Objects block — pending (code lands incrementally v0.2-v0.9)

# File Focus Phase
1673 1673_gopy_long.md longobject.c (PyLong, small-int cache) v0.2
1674 1674_gopy_float_complex.md floatobject.c (v0.2), complexobject.c (v0.6) v0.2 / v0.6
1675 1675_gopy_bool_none.md boolobject.c, None, NotImplemented, Ellipsis v0.2
1676 1676_gopy_bytes.md bytesobject.c, bytearrayobject.c, bytes_methods.c v0.4
1677 1677_gopy_unicode.md unicodeobject.c, unicodectype.c v0.4
1678 1678_gopy_tuple.md tupleobject.c, empty-tuple singleton v0.2
1679 1679_gopy_list.md listobject.c, list_resize curve, Timsort v0.2
1680 1680_gopy_dict.md dictobject.c, odictobject.c v0.2
1682 1682_gopy_slice_range.md sliceobject.c, rangeobject.c v0.2
1684 1684_gopy_call.md call.c, vectorcall v0.6
1685 1685_gopy_descr_method.md descrobject.c, methodobject.c, classobject.c, funcobject.c v0.4 / v0.6
1687 1687_gopy_code_frame_gen.md codeobject.c, frameobject.c, genobject.c, cellobject.c v0.5.5 / v0.6
1689 1689_gopy_obj_misc.md weakref, memoryview, typevar, union, GenericAlias, Interpolation, Template, obmalloc v0.9+

Reserved (spec not yet written)

# File (planned) Focus Phase
1612 1612_gopy_traceback.md traceback.c data and formatting v0.3 (retro)
1614 1614_gopy_brc.md brc.c biased refcount field layout v0.3+
1615 1615_gopy_state.md pystate.c Runtime / Interpreter / Thread v0.3+
1698 1698_gopy_quirks.md Cross-cutting quirks the porter must preserve meta
1699 1699_gopy_glossary.md Glossary: C term to Go term mapping meta

Compatibility floors (what "100% compatible" means in practice)

The port is graded on the following observable surfaces.
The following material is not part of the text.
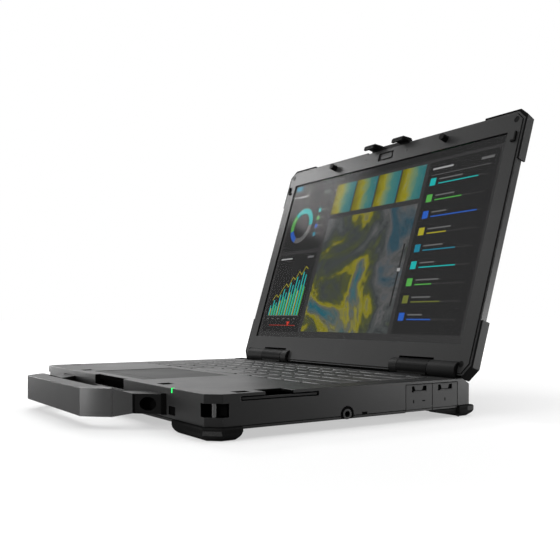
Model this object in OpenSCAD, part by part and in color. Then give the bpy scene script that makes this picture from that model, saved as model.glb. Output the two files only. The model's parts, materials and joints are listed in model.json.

Each must match CPython byte-for-byte, except where noted:

  1. Bytecode: same opcode numbers, same oparg encoding, same EXTENDED_ARG widening, same exception table format, same line-number table (co_linetable) format, same cache layout. dis.dis(f) output identical.
  2. Marshal: marshal.dumps(obj) produces identical bytes for the same object graph. .pyc files produced by gopy are loadable by CPython and vice versa, including version-magic-number compatibility.
  3. Hash: SipHash-1-3 with the same key-derivation from the seed, producing identical hash(x) for str/bytes/numeric. (PYTHONHASHSEED=0 gives deterministic match.)
  4. Eval semantics: every observable behaviour of eval + exec matches: exception types, exception messages (string-equal), traceback frame order, __cause__/__context__ chains, generator state, async iteration order.
  5. Built-in module attributes: sys.flags, sys.implementation.cache_tag (gopy uses its own cache tag, see Quirks), sys.version_info, and sys.path semantics.
  6. Import: importlib._bootstrap runs to completion. import foo finds modules by the same rules. __pycache__ layout is identical.
  7. Repr / format: repr(obj) and format(obj, spec) produce identical strings for builtins. Float repr uses shortest-roundtrip dtoa.
  8. Error messages: exception constructors produce identical str(exc) for identical inputs. (This is a high bar but a non-negotiable test target.)

Items where we intentionally diverge (recorded in 1698_gopy_quirks.md):

  • sys.implementation.name is "gopy", not "cpython".
  • sys.implementation.cache_tag is "gopy-3140" so .pyc files do not collide.
  • gc.is_finalized and friends behave per CPython, but the underlying mechanism uses Go's GC plus an emulated refcount/cycle layer (see 1613).
  • C extension loading (importlib.machinery.ExtensionFileLoader) is disabled by default; only Go-native extension modules load.

Test strategy

  • The CPython test suite (Lib/test/) is the reference oracle.
  • Phase 0 ships a "smoke" subset: test_grammar, test_builtin, test_dis, test_marshal, test_compile, test_dict, test_list, test_int, test_str, test_exceptions. Once these pass, broaden.
  • Bytecode-level tests: dis(f) round-trip equivalence between gopy and reference CPython, executed in CI.
  • Hash-stability tests with PYTHONHASHSEED=0.
  • A compat/ subdirectory at the gopy root holds CPython-cross tests that run the same Python source under both runtimes and diff outputs.